Everything from the first line down to the line containing "FOOT_EDGE = 4.0" should be reproduced exactly; please include nothing else.

:: PROVIDED DATA

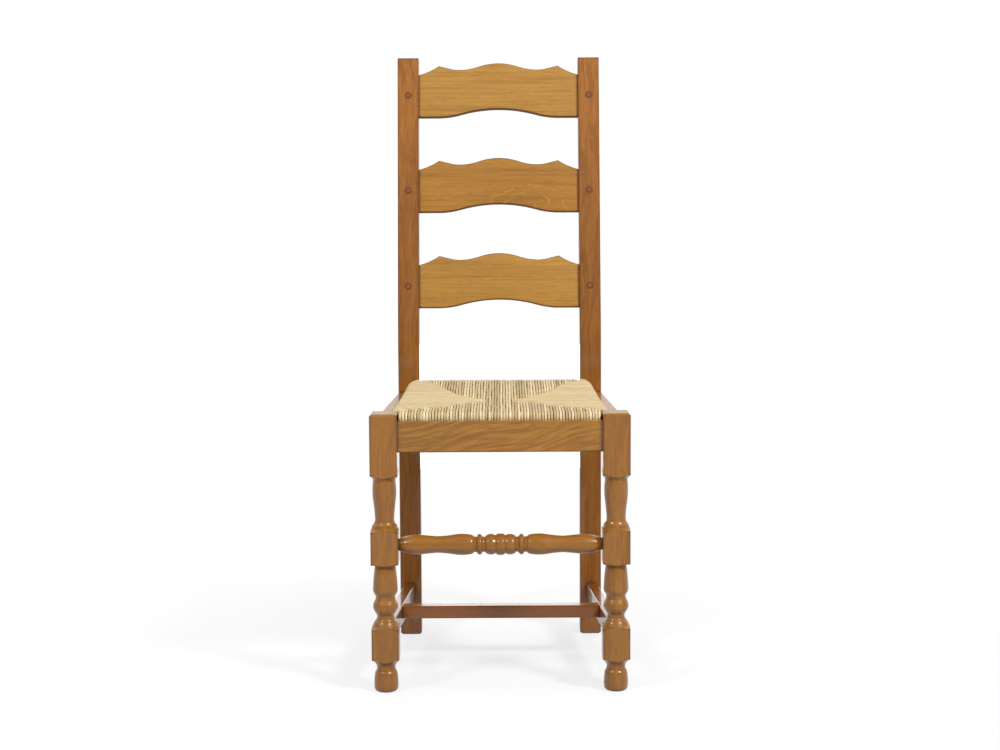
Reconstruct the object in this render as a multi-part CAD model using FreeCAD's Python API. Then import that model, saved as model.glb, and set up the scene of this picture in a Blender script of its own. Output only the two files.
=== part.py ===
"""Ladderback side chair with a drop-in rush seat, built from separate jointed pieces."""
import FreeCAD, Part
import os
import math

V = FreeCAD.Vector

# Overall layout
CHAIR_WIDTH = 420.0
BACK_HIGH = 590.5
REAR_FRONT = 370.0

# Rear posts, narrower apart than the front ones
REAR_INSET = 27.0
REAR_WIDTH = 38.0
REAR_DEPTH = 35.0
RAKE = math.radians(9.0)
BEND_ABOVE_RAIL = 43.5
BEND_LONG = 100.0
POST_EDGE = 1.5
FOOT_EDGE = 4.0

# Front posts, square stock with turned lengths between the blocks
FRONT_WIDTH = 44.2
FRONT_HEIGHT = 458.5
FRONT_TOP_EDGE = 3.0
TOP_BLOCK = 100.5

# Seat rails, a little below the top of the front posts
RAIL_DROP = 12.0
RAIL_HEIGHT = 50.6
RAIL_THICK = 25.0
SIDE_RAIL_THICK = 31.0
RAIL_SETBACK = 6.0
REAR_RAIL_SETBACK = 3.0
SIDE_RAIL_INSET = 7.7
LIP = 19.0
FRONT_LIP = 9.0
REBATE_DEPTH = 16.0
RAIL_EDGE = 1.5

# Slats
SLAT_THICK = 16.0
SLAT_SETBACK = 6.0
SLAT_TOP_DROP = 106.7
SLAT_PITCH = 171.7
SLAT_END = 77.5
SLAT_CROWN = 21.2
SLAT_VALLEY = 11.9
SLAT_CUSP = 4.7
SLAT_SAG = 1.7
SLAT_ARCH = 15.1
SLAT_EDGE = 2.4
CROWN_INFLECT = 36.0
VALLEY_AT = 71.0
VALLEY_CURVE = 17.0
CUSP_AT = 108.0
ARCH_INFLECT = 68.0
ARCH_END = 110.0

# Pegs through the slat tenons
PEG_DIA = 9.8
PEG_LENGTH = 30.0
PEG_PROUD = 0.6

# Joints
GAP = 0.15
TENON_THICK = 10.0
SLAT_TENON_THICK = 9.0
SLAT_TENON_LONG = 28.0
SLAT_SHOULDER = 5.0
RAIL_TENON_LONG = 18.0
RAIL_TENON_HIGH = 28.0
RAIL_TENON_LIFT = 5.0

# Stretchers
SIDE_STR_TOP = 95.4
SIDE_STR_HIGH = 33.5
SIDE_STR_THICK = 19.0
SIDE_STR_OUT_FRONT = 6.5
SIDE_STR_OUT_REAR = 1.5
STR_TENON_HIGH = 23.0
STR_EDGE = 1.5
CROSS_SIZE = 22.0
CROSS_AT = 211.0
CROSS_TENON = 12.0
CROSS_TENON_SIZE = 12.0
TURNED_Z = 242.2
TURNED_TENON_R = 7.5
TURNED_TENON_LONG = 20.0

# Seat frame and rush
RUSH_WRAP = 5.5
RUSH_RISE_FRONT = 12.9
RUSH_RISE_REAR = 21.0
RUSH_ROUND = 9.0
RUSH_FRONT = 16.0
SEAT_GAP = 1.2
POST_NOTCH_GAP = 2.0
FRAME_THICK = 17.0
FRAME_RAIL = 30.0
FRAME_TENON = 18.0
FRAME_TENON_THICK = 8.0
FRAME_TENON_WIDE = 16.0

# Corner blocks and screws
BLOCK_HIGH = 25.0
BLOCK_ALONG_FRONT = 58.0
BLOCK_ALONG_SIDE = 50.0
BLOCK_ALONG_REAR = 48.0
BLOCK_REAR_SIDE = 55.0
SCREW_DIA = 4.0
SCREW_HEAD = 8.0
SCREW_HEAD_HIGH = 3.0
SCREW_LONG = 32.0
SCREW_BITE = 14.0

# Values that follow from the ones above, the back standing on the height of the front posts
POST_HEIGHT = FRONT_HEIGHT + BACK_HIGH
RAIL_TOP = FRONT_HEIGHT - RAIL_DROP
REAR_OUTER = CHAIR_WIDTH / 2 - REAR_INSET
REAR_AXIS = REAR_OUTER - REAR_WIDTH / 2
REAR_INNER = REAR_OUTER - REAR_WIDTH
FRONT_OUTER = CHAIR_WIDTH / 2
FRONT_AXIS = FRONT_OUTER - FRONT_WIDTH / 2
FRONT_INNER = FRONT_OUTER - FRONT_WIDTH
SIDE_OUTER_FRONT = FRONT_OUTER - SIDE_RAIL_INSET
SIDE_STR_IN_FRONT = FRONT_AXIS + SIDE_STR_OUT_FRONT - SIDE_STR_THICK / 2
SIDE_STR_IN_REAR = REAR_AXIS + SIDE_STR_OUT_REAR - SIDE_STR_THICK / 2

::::

§ RESPONSE FOR THIS EXERCISE
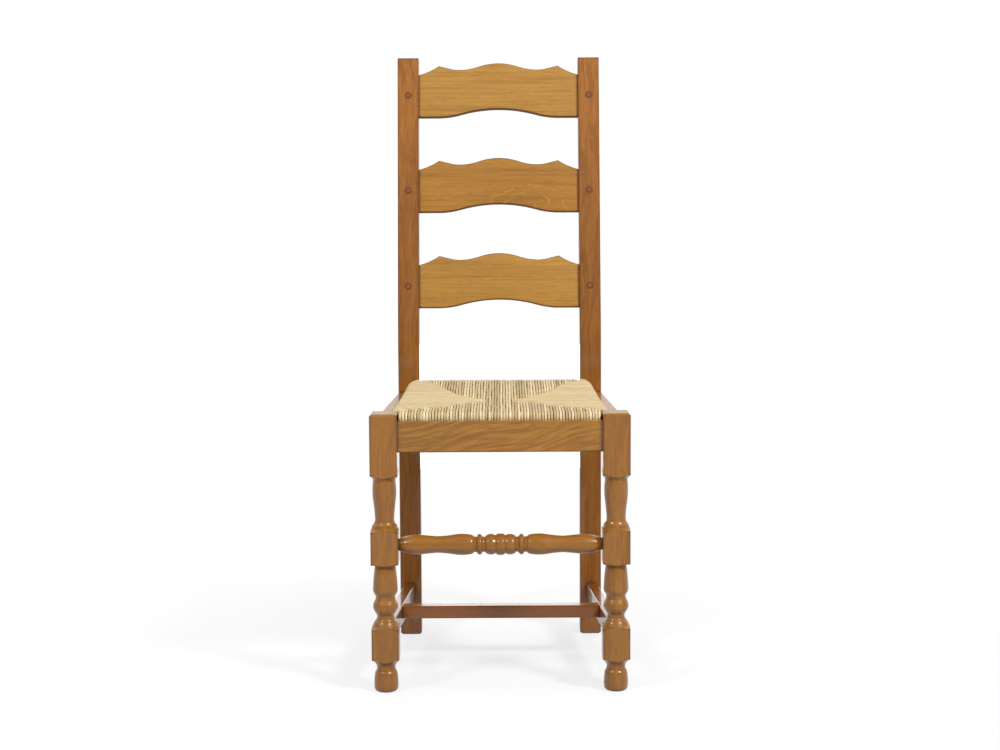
Reconstruct the object in this render as a multi-part CAD model using FreeCAD's Python API. Then import that model, saved as model.glb, and set up the scene of this picture in a Blender script of its own. Output only the two files.
=== part.py ===
"""Ladderback side chair with a drop-in rush seat, built from separate jointed pieces."""
import FreeCAD, Part
import os
import math

V = FreeCAD.Vector

# Overall layout
CHAIR_WIDTH = 420.0
BACK_HIGH = 590.5
REAR_FRONT = 370.0

# Rear posts, narrower apart than the front ones
REAR_INSET = 27.0
REAR_WIDTH = 38.0
REAR_DEPTH = 35.0
RAKE = math.radians(9.0)
BEND_ABOVE_RAIL = 43.5
BEND_LONG = 100.0
POST_EDGE = 1.5
FOOT_EDGE = 4.0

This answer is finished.